Making the Most of Your FSP Investment
2. Bringing in the right FSP can be very beneficial to your nonprofit. Some of us like to be martyrs. “I can do it myself!” is our battle cry. But sometimes, we can’t. There may be an area that holds a great deal of promise that we aren’t (yet) proficient in. Or, if we take on anything else, we risk mistakes that ultimately can backfire on us.

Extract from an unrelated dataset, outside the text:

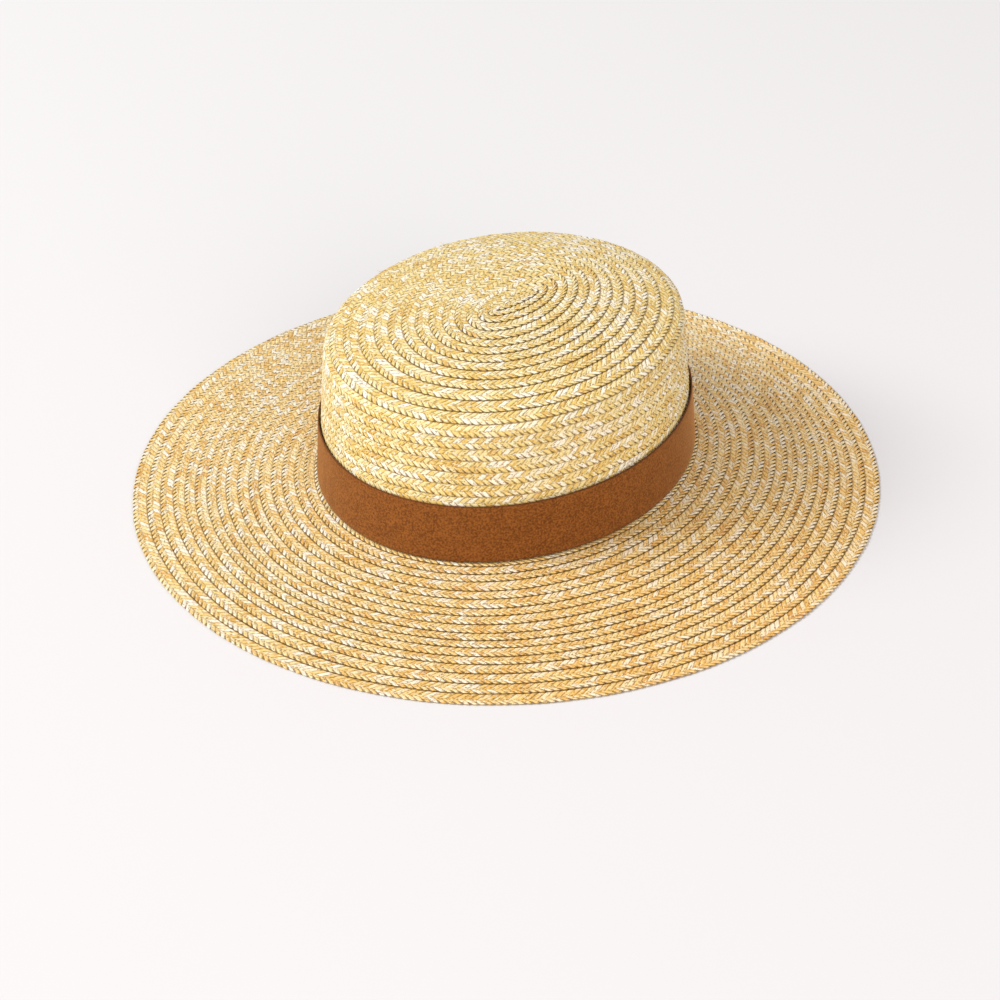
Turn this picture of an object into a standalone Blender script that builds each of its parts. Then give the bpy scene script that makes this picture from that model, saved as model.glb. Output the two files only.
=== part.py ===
"""Flat-top straw hat: a sewn braid crown and brim with a plain ribbon round the crown.

Units are metres. +Z is up, the wearer looks towards -Y and the floor is Z = 0.
The origin lies on the floor under the middle of the brim.
"""

import math

import bmesh
import bpy
from mathutils import Matrix, Vector

# Sizes of the crown, measured outside over the rows of braid
CROWN_WIDTH = 0.1734
CROWN_LENGTH = 0.2010
CROWN_TOP = 0.0935
FOOT_HEIGHT = 0.0130
WALL_TAPER = math.radians(4.9)
TIP_DISH = math.radians(2.8)
TIP_SLOPE = math.radians(18.3)
EDGE_RADIUS = 0.0065

# Sizes of the brim
BRIM_WIDTH = 0.0909
RIM_FLAT_WIDTH = 0.0066
RIM_EASE_LENGTH = 0.022

# Sizes of the straw braid
STRAW_WALL = 0.0018
ROW_LIP = 0.0007
INNER_ROW_PITCH = 0.0044
WALL_ROW_PITCH = 0.0065
BRIM_ROW_PITCH = 0.0058

# The crown leans a little towards its front and its right side
LEAN_FRONT = math.radians(1.9)
LEAN_SIDE = math.radians(1.4)

# Sizes of the ribbon
BAND_HEIGHT = 0.0284
BAND_THICKNESS = 0.0010
BAND_TOP_STANDOFF = 0.0009
BAND_LAP = 0.016
BAND_LAP_RAMP = 0.020

# Clearance between pieces that touch on the real hat
GAP = 0.0003

# Corners round each oval, sections of the ribbon at its lap, rings along the inner
# faces and steps of the rounded lines
OVAL_SIDES = 52
LAP_SECTIONS = 4
INNER_RINGS = 13
UNDER_RINGS = 7
TIP_STEPS = 12
EDGE_STEPS = 6
EASE_STEPS = 6
SHARP_ANGLE = math.radians(30)

# Colours and roughness of the materials
STRAW_COLOUR = (0.78, 0.62, 0.34, 1.0)
BRIM_COLOUR = (0.75, 0.57, 0.30, 1.0)
RIBBON_COLOUR = (0.26, 0.10, 0.035, 1.0)
STRAW_ROUGHNESS = 0.5
RIBBON_ROUGHNESS = 0.85

HALF_WIDTH = CROWN_WIDTH / 2
BAR_HALF = (CROWN_LENGTH - CROWN_WIDTH) / 2
BASE_HALF_WIDTH = HALF_WIDTH - ROW_LIP
INNER_HALF_WIDTH = BASE_HALF_WIDTH - STRAW_WALL


def clear_scene():
    """Remove every object that the new file starts with."""
    for item in list(bpy.data.objects):
        bpy.data.objects.remove(item, do_unlink=True)


def make_material(name, colour, roughness):
    """Return a plain material for one piece."""
    material = bpy.data.materials.new(name)
    material.use_nodes = True
    shader = material.node_tree.nodes["Principled BSDF"]
    shader.inputs["Base Color"].default_value = colour
    shader.inputs["Roughness"].default_value = roughness
    shader.inputs["Metallic"].default_value = 0.0
    material.diffuse_color = colour
    return material


def walk(path, length, start_angle, turn, steps):
    """Extend a path of (half width, height) by a straight run or an arc.

    The angle is the dip below level of the direction of travel, and turn is how much
    it grows over the length.
    """
    half, height = path[-1]
    for step in range(steps):
        angle = start_angle + turn * (step + 0.5) / steps
        half += math.cos(angle) * length / steps
        height -= math.sin(angle) * length / steps
        path.append((half, height))


def crown_meridian():
    """Return the base line of the crown and the distance along it to the end of the tip.

    Each point is (half width of the oval, height), from the middle of the tip to the
    foot. The tip dips slightly in the middle, its slope grows evenly outwards, and it
    turns over a rounded edge into the straight side wall. The lengths of the tip and
    the wall follow from the crown's half width and height.
    """
    wall_angle = math.pi / 2 - WALL_TAPER
    edge_turn = wall_angle - TIP_SLOPE
    dome_turn = TIP_SLOPE + TIP_DISH
    middle = CROWN_TOP - ROW_LIP
    unit_dome = [(0.0, 0.0)]
    walk(unit_dome, 1.0, -TIP_DISH, dome_turn, TIP_STEPS)
    edge = [(0.0, 0.0)]
    walk(edge, EDGE_RADIUS * edge_turn, TIP_SLOPE, edge_turn, EDGE_STEPS)
    dome_run, dome_rise = unit_dome[-1]
    edge_run, edge_rise = edge[-1]
    run = BASE_HALF_WIDTH - edge_run
    fall = middle - FOOT_HEIGHT - GAP + edge_rise
    scale = dome_run * math.sin(wall_angle) + dome_rise * math.cos(wall_angle)
    dome_length = (run * math.sin(wall_angle) - fall * math.cos(wall_angle)) / scale
    wall_length = (dome_run * fall + dome_rise * run) / scale
    path = [(0.0, middle)]
    walk(path, dome_length, -TIP_DISH, dome_turn, TIP_STEPS)
    walk(path, EDGE_RADIUS * edge_turn, TIP_SLOPE, edge_turn, EDGE_STEPS)
    walk(path, wall_length, wall_angle, 0.0, 1)
    return path, dome_length + EDGE_RADIUS * edge_turn


def brim_meridian():
    """Return the base line of the brim's upper face from the crown to the rim."""
    collar_height = FOOT_HEIGHT - ROW_LIP
    slope_run = BRIM_WIDTH - RIM_FLAT_WIDTH - RIM_EASE_LENGTH
    slope = (collar_height - STRAW_WALL) / (slope_run + RIM_EASE_LENGTH / 2)
    path = [(INNER_HALF_WIDTH, collar_height), (HALF_WIDTH, collar_height)]
    slope_end = (HALF_WIDTH + slope_run, collar_height - slope * slope_run)
    path.append(slope_end)
    for step in range(1, EASE_STEPS + 1):
        share = step / EASE_STEPS
        fall = slope * RIM_EASE_LENGTH * (share - share * share / 2)
        path.append((slope_end[0] + share * RIM_EASE_LENGTH, slope_end[1] - fall))
    path.append((HALF_WIDTH + BRIM_WIDTH, STRAW_WALL))
    return path


def lengths_along(path):
    """Return the distance of each point of a path from its start."""
    distances = [0.0]
    for first, second in zip(path, path[1:]):
        distances.append(distances[-1] + math.dist(first, second))
    return distances


def at_length(path, distance):
    """Return the point of a path at a distance and the outward normal there."""
    distances = lengths_along(path)
    place = 1
    while place < len(path) - 1 and distances[place] < distance:
        place += 1
    first, second = path[place - 1], path[place]
    span = distances[place] - distances[place - 1]
    share = min(max((distance - distances[place - 1]) / span, 0.0), 1.0)
    point = (first[0] + share * (second[0] - first[0]), first[1] + share * (second[1] - first[1]))
    run = (second[0] - first[0]) / span
    rise = (second[1] - first[1]) / span
    return point, (-rise, run)


def offset_point(path, distance, offset):
    """Return a point of a path moved along the outward normal."""
    point, normal = at_length(path, distance)
    return (point[0] + normal[0] * offset, point[1] + normal[1] * offset)


def row_edges(start, end, first_pitch, last_pitch):
    """Return the edges of rows of braid whose pitch grows evenly from first to last."""
    count = max(1, round(2 * (end - start) / (first_pitch + last_pitch)))
    growth = (last_pitch - first_pitch) / (2 * count)
    reach = first_pitch * count + growth * count * count
    edges = []
    for row in range(count + 1):
        share = (first_pitch * row + growth * row * row) / reach
        edges.append(start + (end - start) * share)
    return edges


def row_sections(path, edges):
    """Return the stepped profile of the rows of braid between the given edges.

    Each row leaves the base line at its inner edge and stands a lip proud of it at its
    outer edge, where it laps over the next row.
    """
    sections = []
    for inner, outer in zip(edges, edges[1:]):
        sections.append(offset_point(path, inner, 0.0))
        sections.append(offset_point(path, outer, ROW_LIP))
    return sections


def lean_about_foot(point, share):
    """Lean a point with the crown by a share of the whole lean."""
    pivot = Vector((0.0, 0.0, FOOT_HEIGHT))
    turn = Matrix.Rotation(LEAN_FRONT, 3, "X") @ Matrix.Rotation(-LEAN_SIDE, 3, "Y")
    leaned = pivot + turn @ (point - pivot)
    return point.lerp(leaned, share)


def brim_lean_share(half):
    """Return how much the brim follows the crown's lean at a half width."""
    run = BRIM_WIDTH - RIM_FLAT_WIDTH
    share = min(max((half - HALF_WIDTH) / run, 0.0), 1.0)
    return 1.0 - share * share * (3.0 - 2.0 * share)


def oval_point(half, height, angle, lean_share):
    """Return a point on the oval of a half width, at an angle from the right side."""
    flat = Vector((half * math.cos(angle), (half + BAR_HALF) * math.sin(angle), height))
    return lean_about_foot(flat, lean_share)


def oval_ring(mesh, half, height, lean_share):
    """Add one ring of corners to a mesh."""
    ring = []
    for side in range(OVAL_SIDES):
        angle = 2 * math.pi * side / OVAL_SIDES
        ring.append(mesh.verts.new(oval_point(half, height, angle, lean_share)))
    return ring


def skin(mesh, rings, closed):
    """Join rings of equal count by quads, and the last to the first if closed."""
    pairs = list(zip(rings, rings[1:]))
    if closed:
        pairs.append((rings[-1], rings[0]))
    for first, second in pairs:
        count = len(first)
        for side in range(count):
            after = (side + 1) % count
            mesh.faces.new((first[side], first[after], second[after], second[side]))


def finish_piece(mesh, name, material, collection):
    """Turn a mesh into a named object with one closed, outward-facing skin."""
    bmesh.ops.recalc_face_normals(mesh, faces=mesh.faces)
    data = bpy.data.meshes.new(name)
    mesh.to_mesh(data)
    mesh.free()
    data.materials.append(material)
    data.shade_smooth()
    data.set_sharp_from_angle(angle=SHARP_ANGLE)
    piece = bpy.data.objects.new(name, data)
    collection.objects.link(piece)
    return piece


def build_crown(collection):
    """Build the tip and side wall as one shell, open below."""
    path, tip_length = crown_meridian()
    total = lengths_along(path)[-1]
    centre = INNER_ROW_PITCH / 2
    tip_edges = row_edges(centre, tip_length, INNER_ROW_PITCH, WALL_ROW_PITCH)
    wall_edges = row_edges(tip_length, total, WALL_ROW_PITCH, WALL_ROW_PITCH)
    outside = row_sections(path, tip_edges) + row_sections(path, wall_edges)
    foot = path[-1][1]
    outside[-1] = (outside[-1][0], foot)
    inside = [(outside[-1][0] - ROW_LIP - STRAW_WALL, foot)]
    for ring in range(1, INNER_RINGS + 1):
        distance = total + (INNER_ROW_PITCH - total) * ring / INNER_RINGS
        inside.append(offset_point(path, distance, -STRAW_WALL))
    mesh = bmesh.new()
    rings = [oval_ring(mesh, half, height, 1.0) for half, height in outside + inside]
    skin(mesh, rings, closed=False)
    mesh.faces.new(rings[0])
    mesh.faces.new(rings[-1])
    straw = make_material("crown_straw", STRAW_COLOUR, STRAW_ROUGHNESS)
    return finish_piece(mesh, "crown", straw, collection)


def build_brim(collection):
    """Build the brim as one closed ring, flat below along its rim."""
    path = brim_meridian()
    distances = lengths_along(path)
    collar = distances[1]
    outside = [(INNER_HALF_WIDTH, FOOT_HEIGHT), (HALF_WIDTH, FOOT_HEIGHT)]
    edges = row_edges(collar, distances[-1], BRIM_ROW_PITCH, BRIM_ROW_PITCH)
    outside += row_sections(path, edges)
    outer = HALF_WIDTH + BRIM_WIDTH
    outside[-1] = (outer, outside[-1][1])
    inner_end = distances[-1] - RIM_FLAT_WIDTH
    under = [(outer, 0.0), (outer - RIM_FLAT_WIDTH, 0.0)]
    for ring in range(1, UNDER_RINGS):
        distance = inner_end + (collar - inner_end) * ring / (UNDER_RINGS - 1)
        point, _ = at_length(path, distance)
        under.append((point[0], point[1] - STRAW_WALL))
    under.append((INNER_HALF_WIDTH, under[-1][1]))
    mesh = bmesh.new()
    rings = []
    for half, height in outside + under:
        rings.append(oval_ring(mesh, half, height, brim_lean_share(half)))
    skin(mesh, rings, closed=True)
    straw = make_material("brim_straw", BRIM_COLOUR, STRAW_ROUGHNESS)
    return finish_piece(mesh, "brim", straw, collection)


def band_section(angle, lift):
    """Return the four corners of the ribbon's section at an angle from the right side."""
    foot = FOOT_HEIGHT + GAP
    top = foot + BAND_HEIGHT
    foot_half = HALF_WIDTH + GAP + lift
    top_half = HALF_WIDTH - BAND_HEIGHT * math.tan(WALL_TAPER) + BAND_TOP_STANDOFF + lift
    corners = [
        (foot_half, foot),
        (top_half, top),
        (top_half + BAND_THICKNESS, top),
        (foot_half + BAND_THICKNESS, foot),
    ]
    return [oval_point(half, height, angle, 1.0) for half, height in corners]


def build_hatband(collection):
    """Build the ribbon as one strip that laps over itself at the middle of the back."""
    back = math.pi / 2
    around = HALF_WIDTH + BAR_HALF / 2
    lap_angle = BAND_LAP / around
    ramp_angle = BAND_LAP_RAMP / around
    full_lift = BAND_THICKNESS + GAP
    angles = [(0.0, 0.0), (lap_angle, 0.0)]
    plain_end = 2 * math.pi - ramp_angle
    plain_steps = OVAL_SIDES - LAP_SECTIONS
    for step in range(1, plain_steps + 1):
        angles.append((lap_angle + (plain_end - lap_angle) * step / plain_steps, 0.0))
    angles.append((2 * math.pi - ramp_angle / 2, full_lift / 2))
    angles.append((2 * math.pi, full_lift))
    angles.append((2 * math.pi + lap_angle, full_lift))
    mesh = bmesh.new()
    sections = []
    for turn, lift in angles:
        corners = band_section(back + turn, lift)
        sections.append([mesh.verts.new(corner) for corner in corners])
    skin(mesh, sections, closed=False)
    mesh.faces.new(sections[0])
    mesh.faces.new(sections[-1])
    ribbon = make_material("hatband_ribbon", RIBBON_COLOUR, RIBBON_ROUGHNESS)
    return finish_piece(mesh, "hatband", ribbon, collection)


def build_hat():
    """Build the three pieces of the hat."""
    clear_scene()
    collection = bpy.data.collections.new("flat_top_straw_hat")
    bpy.context.scene.collection.children.link(collection)
    build_crown(collection)
    build_brim(collection)
    build_hatband(collection)


build_hat()
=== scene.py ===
"""Flat-top straw hat of sewn straw braid, dressed for a pale studio picture.

Units are metres, +Z is up, the front of the hat is at -Y and the floor is Z = 0.
"""

from __future__ import annotations

import logging
import math
from dataclasses import dataclass
from enum import Enum

import bpy
import numpy as np
from mathutils import Matrix, Vector


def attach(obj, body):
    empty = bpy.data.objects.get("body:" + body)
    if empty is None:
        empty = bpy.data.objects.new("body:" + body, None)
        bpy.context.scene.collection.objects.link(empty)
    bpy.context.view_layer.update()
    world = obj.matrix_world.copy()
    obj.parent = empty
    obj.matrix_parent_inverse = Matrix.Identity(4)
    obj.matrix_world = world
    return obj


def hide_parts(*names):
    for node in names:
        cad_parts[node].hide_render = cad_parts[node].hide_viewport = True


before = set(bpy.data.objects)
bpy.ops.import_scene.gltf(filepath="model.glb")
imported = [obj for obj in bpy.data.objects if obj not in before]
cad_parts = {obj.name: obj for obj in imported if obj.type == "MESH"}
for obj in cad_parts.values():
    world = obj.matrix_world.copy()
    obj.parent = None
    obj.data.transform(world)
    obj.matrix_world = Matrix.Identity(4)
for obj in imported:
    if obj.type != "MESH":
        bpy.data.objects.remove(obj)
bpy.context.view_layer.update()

LOG = logging.getLogger("straw_hat")
MILLIMETRE = 0.001
FULL_TURN = 2 * math.pi

Pair = tuple[float, float]
Place = tuple[float, float, float]
Colour = tuple[float, float, float]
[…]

Another reality in fundraising is turnover. As professionals, committed to a mission, we have an obligation to document important pieces of the job so if we aren’t around one day, the nonprofit can continue. I once had a boss who constantly asked me to document things “in case you are hit by a bus tonight.” Not a happy thought (at least not for me — for him, who knows?!), but very valid. Finding time to ensure your programs can continue almost without a hiccup if you are gone for any reason may be resolved by turning some work over to an FSP.
3. If an FSP isn’t returning value to your nonprofit, find an alternative solution. Don’t keep wasting money — but also don’t terminate an arrangement with an FSP unless you have a plan in place to continue that program via another means.
Not recontracting with the FSP that is writing, designing, printing and mailing your monthly direct-mail appeals, for example, without having a solid strategy for continuing to get direct mail of the same (or better) quality isn’t thrifty — it’s organizational suicide. The same applies to your e-mail provider, website manager or any other task you are using an FSP to complete.
Find an alternative (or know how you are going to get it done with your existing staff) before terminating an FSP. The money you raise is about your mission; your decision needs to be based on how you can return more money for the mission. That’s our bottom line as fundraisers.